Look through the data below. Collect every line where the word "that" occurs.

----------------------------------------

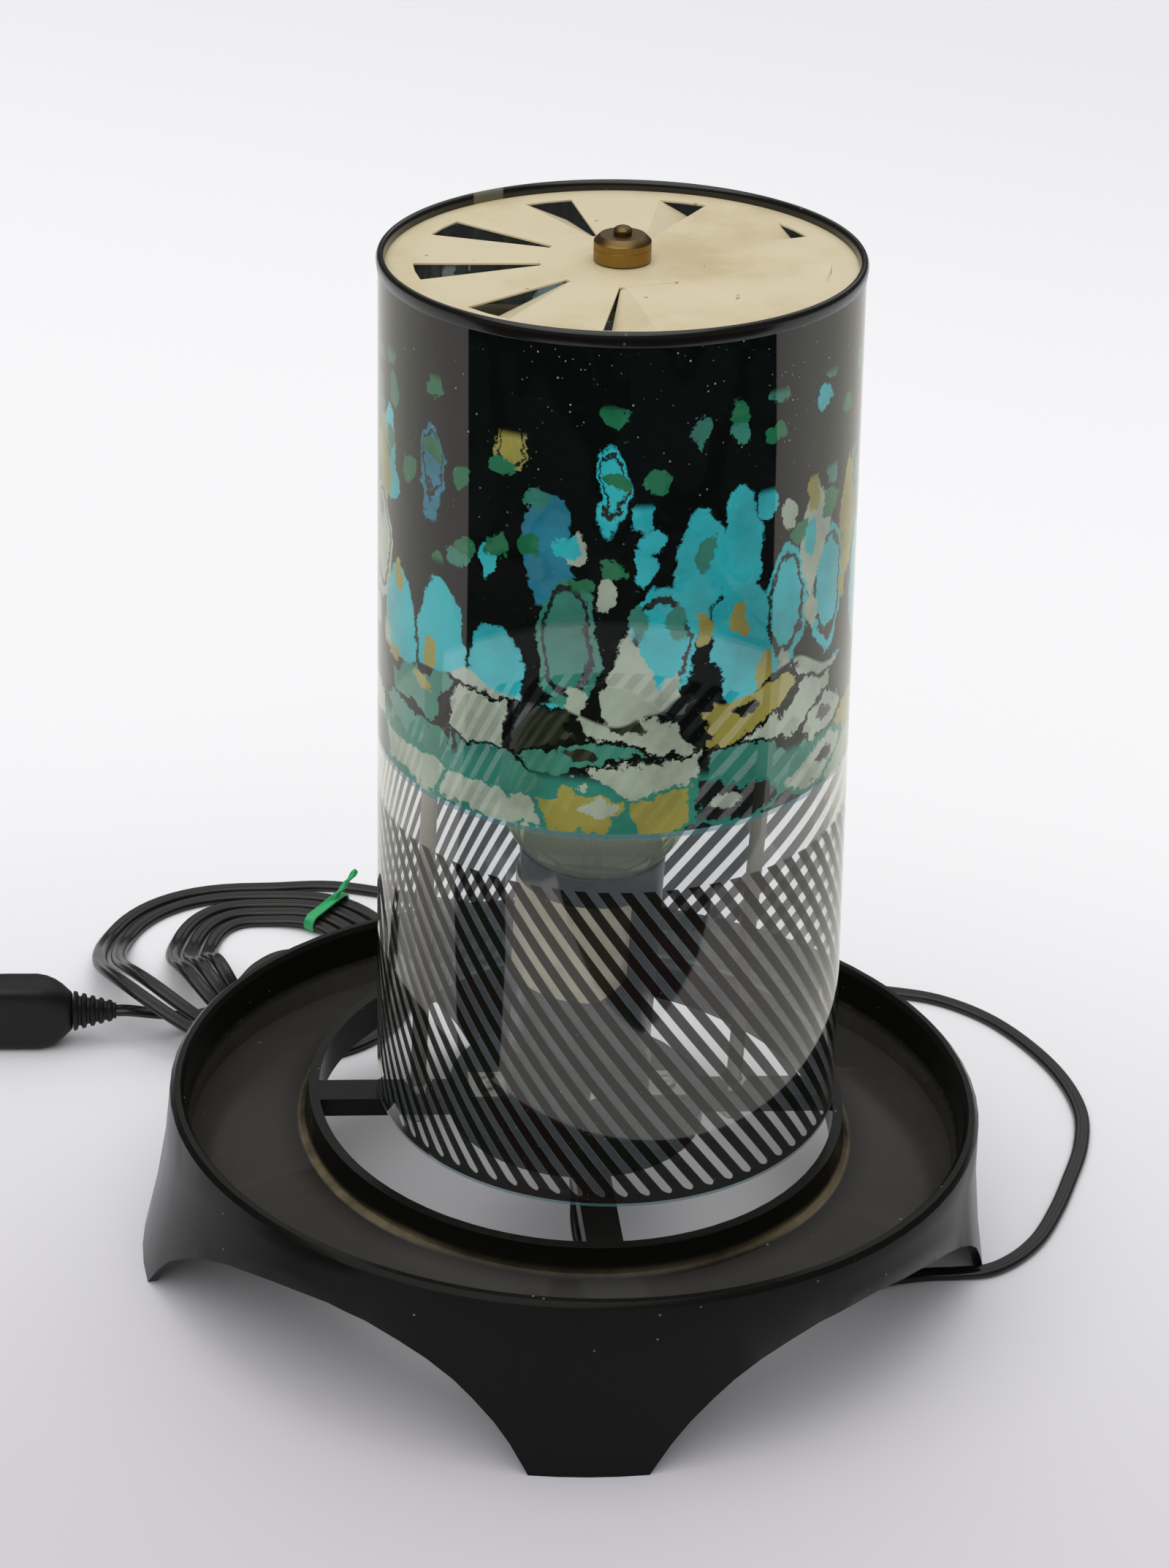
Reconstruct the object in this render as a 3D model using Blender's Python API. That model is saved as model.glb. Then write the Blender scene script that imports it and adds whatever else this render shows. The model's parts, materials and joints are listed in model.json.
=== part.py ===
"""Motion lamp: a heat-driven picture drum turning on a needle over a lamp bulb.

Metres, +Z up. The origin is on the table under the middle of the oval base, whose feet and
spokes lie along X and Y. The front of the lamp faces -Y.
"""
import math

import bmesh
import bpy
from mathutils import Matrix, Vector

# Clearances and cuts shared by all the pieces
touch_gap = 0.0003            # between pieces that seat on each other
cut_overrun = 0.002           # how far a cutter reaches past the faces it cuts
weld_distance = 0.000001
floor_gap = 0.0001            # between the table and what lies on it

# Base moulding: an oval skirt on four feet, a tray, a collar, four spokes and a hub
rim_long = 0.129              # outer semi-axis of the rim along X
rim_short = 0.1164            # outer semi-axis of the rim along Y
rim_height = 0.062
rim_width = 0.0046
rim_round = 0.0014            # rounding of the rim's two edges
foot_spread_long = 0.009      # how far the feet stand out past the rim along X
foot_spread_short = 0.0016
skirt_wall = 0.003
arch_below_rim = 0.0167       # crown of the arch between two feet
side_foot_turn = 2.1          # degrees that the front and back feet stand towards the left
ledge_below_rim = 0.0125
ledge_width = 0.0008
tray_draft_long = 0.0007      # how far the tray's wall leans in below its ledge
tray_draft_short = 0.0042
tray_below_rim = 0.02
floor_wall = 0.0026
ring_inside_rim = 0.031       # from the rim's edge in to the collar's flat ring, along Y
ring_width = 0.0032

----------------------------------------

* **THE RESULT**
Reconstruct the object in this render as a 3D model using Blender's Python API. That model is saved as model.glb. Then write the Blender scene script that imports it and adds whatever else this render shows. The model's parts, materials and joints are listed in model.json.
touch_gap = 0.0003            # between pieces that seat on each other
side_foot_turn = 2.1          # degrees that the front and back feet stand towards the left